By all accounts, Gary Bettman is, and has been throughout his career, a very successful, intelligent, and hardworking individual, who, if his salary is any indication, commands great respect amongst the NHL’s owners. He is an ivy-league graduate (Cornell) in Industrial and Labour Relations, and has his J.D. from New York University Law. Under his tenure, the league has grown both in size and in overall profitability, and exposure south of the 49th paralell has been well-nurtured. He is at the helm of the most competitive hockey league in the world, and has been for nearly twenty years.
So why can’t I stop making silly photochops of a man who has dedicated his life to fostering the growth of hockey?
The images above the jump and below this paragraph very obviously refer to the famous scene from the film Monty Python and The Holy Grail (which, if you haven’t seen it, you should set aside everything in your life to check out) where an unruly, uneducated, and bloodthirsty mob bring forward a woman they claim to be a witch. She clearly isn’t one, but her logical appeals go unnoticed in this absurdist film’s world. Similarly, Bettman is a man whose rational approach to the business side of hockey has earned him heaps of unjust ire from fans all over the world, myself included. So why is this still funny?
The answer is that nearly everything about Gary Bettman’s public persona – as well as the pragmatism of the owners he represents in busness – defies (and defiles) traditional hockey values.
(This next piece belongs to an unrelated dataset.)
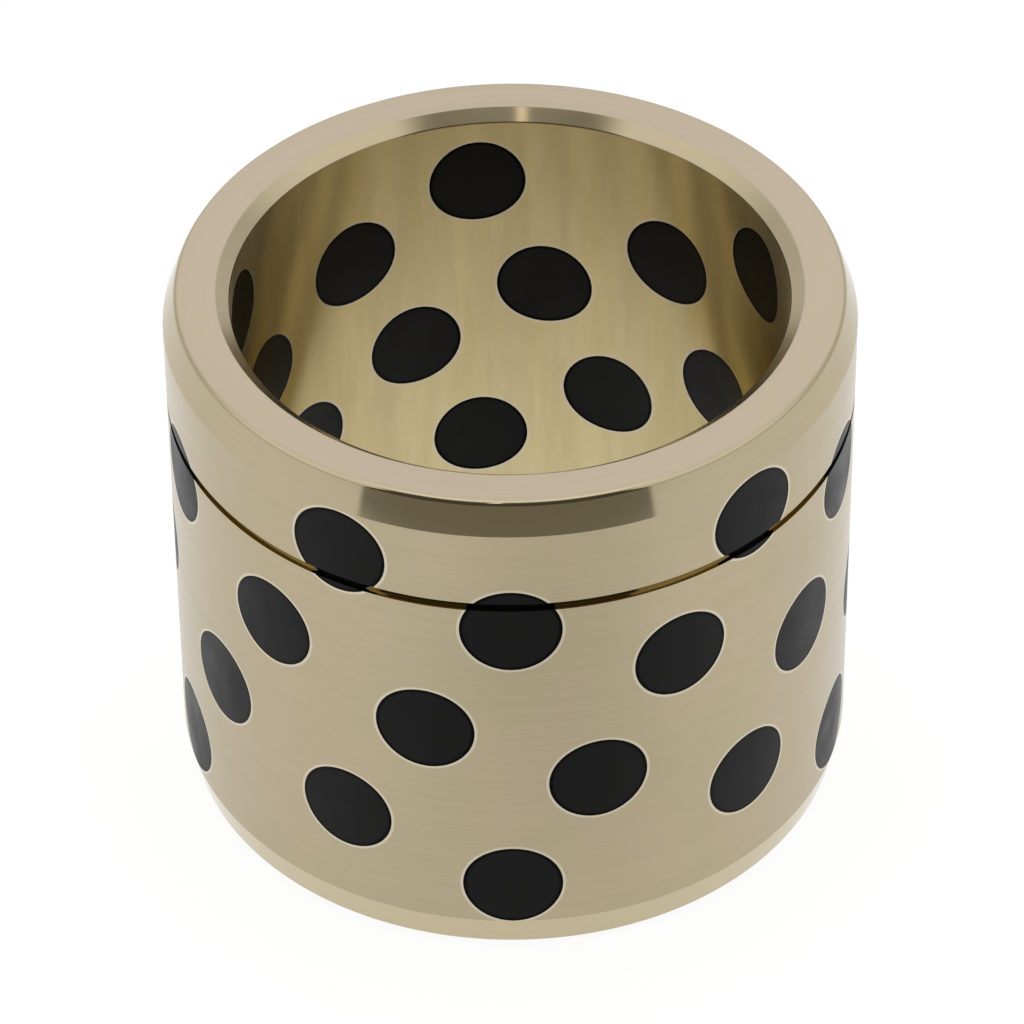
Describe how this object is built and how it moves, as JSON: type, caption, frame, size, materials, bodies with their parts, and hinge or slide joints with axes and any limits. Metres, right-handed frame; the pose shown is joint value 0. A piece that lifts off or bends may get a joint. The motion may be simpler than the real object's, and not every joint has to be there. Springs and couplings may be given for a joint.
{
  "type": "graphite plugged bushing",
  "caption": "Plain bushing: a turned bronze sleeve with a lead-in end, a relief groove under a collar band, and flush graphite plugs through its wall that lubricate the shaft in its bore.",
  "frame": {"origin": "centre of the lead-in end face, on the bushing's axis, at the lowest point", "axes": "+Z along the axis, from the lead-in end up to the collar end; -Y faces a plug of the lowest ring"},
  "size_m": [0.062, 0.062, 0.052],
  "materials": {
    "bronze": "fine-turned satin bronze",
    "graphite": "dull machined graphite"
  },
  "bodies": {
    "root": {"bronze_sleeve": "bronze", "graphite_plug_1a": "graphite", "graphite_plug_1b": "graphite", "graphite_plug_1c": "graphite", "graphite_plug_1d": "graphite", "graphite_plug_1e": "graphite", "graphite_plug_2a": "graphite", "graphite_plug_2b": "graphite", "graphite_plug_2c": "graphite", "graphite_plug_2d": "graphite", "graphite_plug_2e": "graphite", "graphite_plug_3a": "graphite", "graphite_plug_3b": "graphite", "graphite_plug_3c": "graphite", "graphite_plug_3d": "graphite", "graphite_plug_3e": "graphite", "graphite_plug_4a": "graphite", "graphite_plug_4b": "graphite", "graphite_plug_4c": "graphite", "graphite_plug_4d": "graphite", "graphite_plug_4e": "graphite", "graphite_plug_5a": "graphite", "graphite_plug_5b": "graphite", "graphite_plug_5c": "graphite", "graphite_plug_5d": "graphite", "graphite_plug_5e": "graphite", "graphite_plug_6a": "graphite", "graphite_plug_6b": "graphite", "graphite_plug_6c": "graphite", "graphite_plug_6d": "graphite", "graphite_plug_6e": "graphite", "graphite_plug_7a": "graphite", "graphite_plug_7b": "graphite", "graphite_plug_7c": "graphite", "graphite_plug_7d": "graphite", "graphite_plug_7e": "graphite"}
  },
  "joints": []
}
When he speaks, it’s not like you or I (and it’s certainly not like most hockey players I’ve known). He speaks ‘Lawyer’ all the time.
"Hey Gary, would you like some lunch?"
"I don’t think it would be constructive to characterize my current nutritional situation at the present time."
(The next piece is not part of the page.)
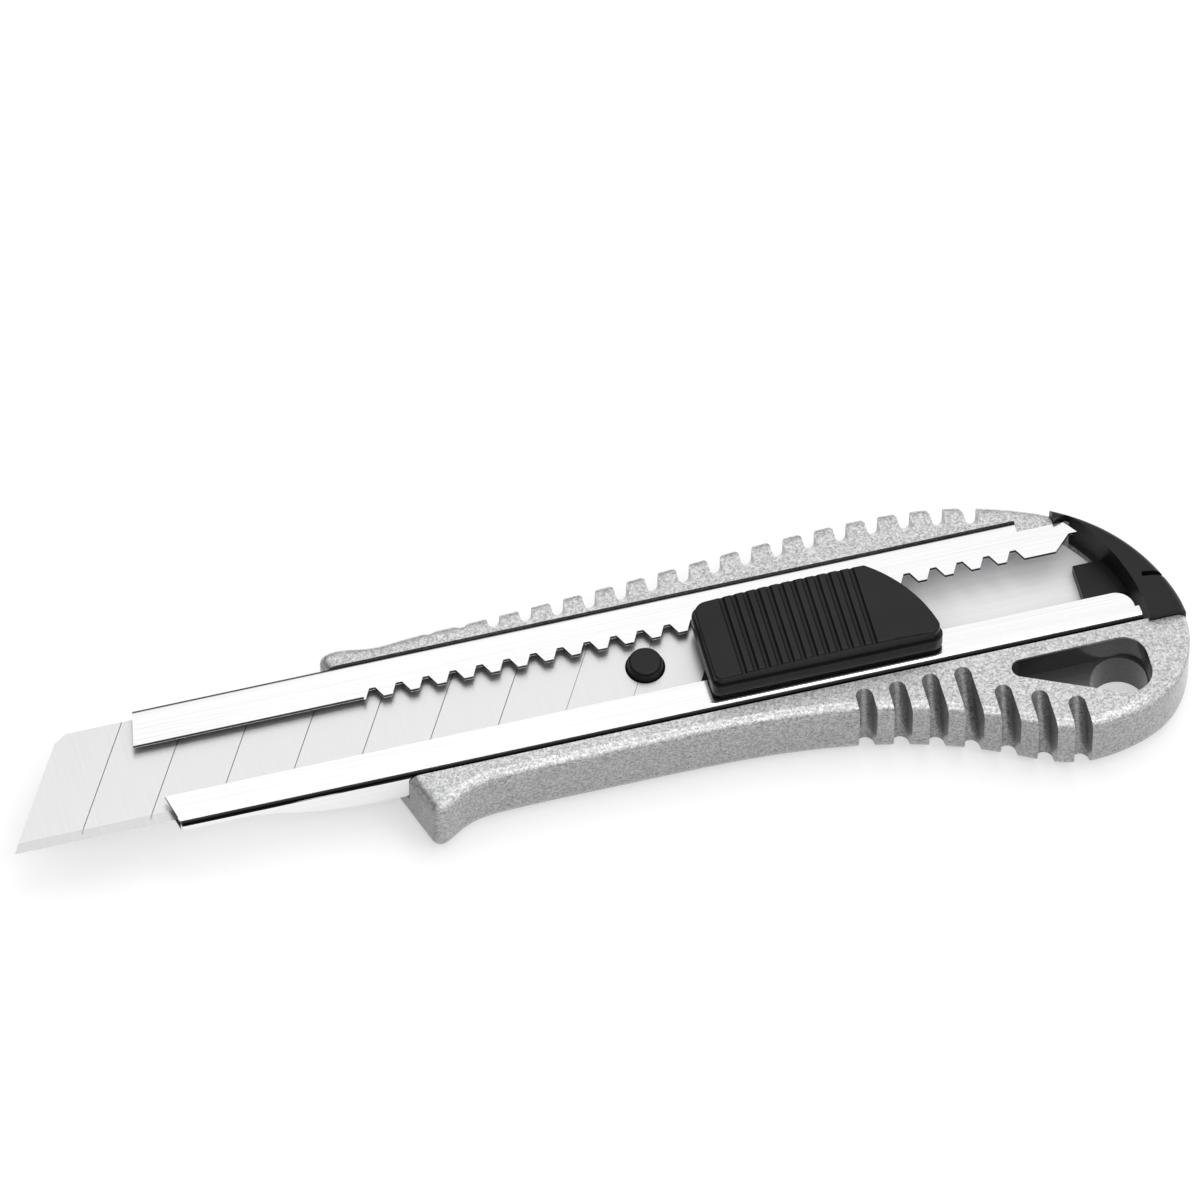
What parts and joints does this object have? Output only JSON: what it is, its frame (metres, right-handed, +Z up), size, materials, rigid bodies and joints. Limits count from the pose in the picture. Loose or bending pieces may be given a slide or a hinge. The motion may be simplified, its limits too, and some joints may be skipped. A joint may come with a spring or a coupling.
{
  "type": "utility knife",
  "caption": "Snap-off blade utility knife with a cast metal handle, folded steel blade channel with a locking rack, thumb slide and pull-off end cap.",
  "frame": {"origin": "on the flat underside of the handle casting, below the middle of the blade channel", "axes": "+X from the blade tip towards the rear end, +Y from the cutting edge to the back of the blade, +Z up out of the open side of the channel"},
  "size_m": [0.172, 0.0434, 0.0166],
  "materials": {
    "cast_silver": "silver speckled lacquer on zinc",
    "channel_steel": "bright folded steel sheet",
    "blade_steel": "satin carbon steel",
    "black_plastic": "satin moulded",
    "spring_steel": "bright strip"
  },
  "bodies": {
    "handle": {"handle_casting": "cast_silver", "blade_channel": "channel_steel"},
    "blade_unit": {"blade_carrier": "black_plastic", "snap_off_blade": "blade_steel", "lock_spring": "spring_steel"},
    "thumb_button": {"thumb_slide": "black_plastic"},
    "cap": {"end_cap": "black_plastic"}
  },
  "joints": [
    {"name": "blade_slide", "type": "slide", "parent": "handle", "child": "blade_unit", "axis": [-1, 0, 0], "range_m": [-0.02772, 0.04356], "deforming": ["lock_spring"]},
    {"name": "thumb_release", "type": "slide", "parent": "blade_unit", "child": "thumb_button", "axis": [-1, 0, 0], "range_m": [-0.0008, 0.0008], "stiffness_N_per_m": 1500},
    {"name": "cap_pull", "type": "slide", "parent": "handle", "child": "cap", "axis": [1, 0, 0], "range_m": [0, 0.02]}
  ]
}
And for crying out loud, just look at the man. He’s tiny, it’s possible he was born wearing a suit, and there is nothing, from his I’m-a-New-York-lawyer accent to his build, that suggests the slightest inclination towards athleticism. This is hardly a man that a bunch of beer-swilling althlete idolizers will look up to.
Of course, this is all entirely superficial, but it’s also all anyone in the general public sees of the man, and when his outward appearance matches so closely the archetypal figure the NHLPA would love to demonize, it’s hard not to make the connection.
Part of what makes the contrast so stark is that players – artificially, through media training – speak nothing but heroic and axiomatic quips. They’re just a bunch of gosh-darn simple hockey playin’ farm boys that want to stand up for their teammates in the name of an honour code (eyeroll), while Bettman appears to exist solely to protect corporate interests. This setup has all the subtlety of a James Bond flick. Or a Batman movie, where Bettman gets to play The Penguin.
As a young hockey player, Hans from the Mighty Ducks taught me that hockey was about passion, fair play, and thick socks while skating outdoors. Winning isn’t everything in this game! Heck, even Mr. Ducksworth knew that. It’s difficult to envision Bettman within a locus of brotherly bonds and blood-stained jerseys.
"Gary’s just doing his job," people will say. He is just representing the interests of a group of 29 owners – they’re the ones pulling the strings – so he’s no more despicable than any other corporate lawyer you’ve ever met. In fact, given that a number of the labourers he’s currently in the business of shafting are millionaires, it’s nowhere near as bad as say, helping shaft war veterans. Bettman is practically doing humanitarian work, depending on how far apart you want to set the goal posts.
But enough of this foolish, cartoonish characterization! Mr. Bettman, please, stand up and reveal your passion for hockey! Show all these relentless wolves in the media that on some level you are a relatable human being that cares about something in all this beyond the bottom line!
But I just don’t think he’s willing to ‘characterize’ himself like that.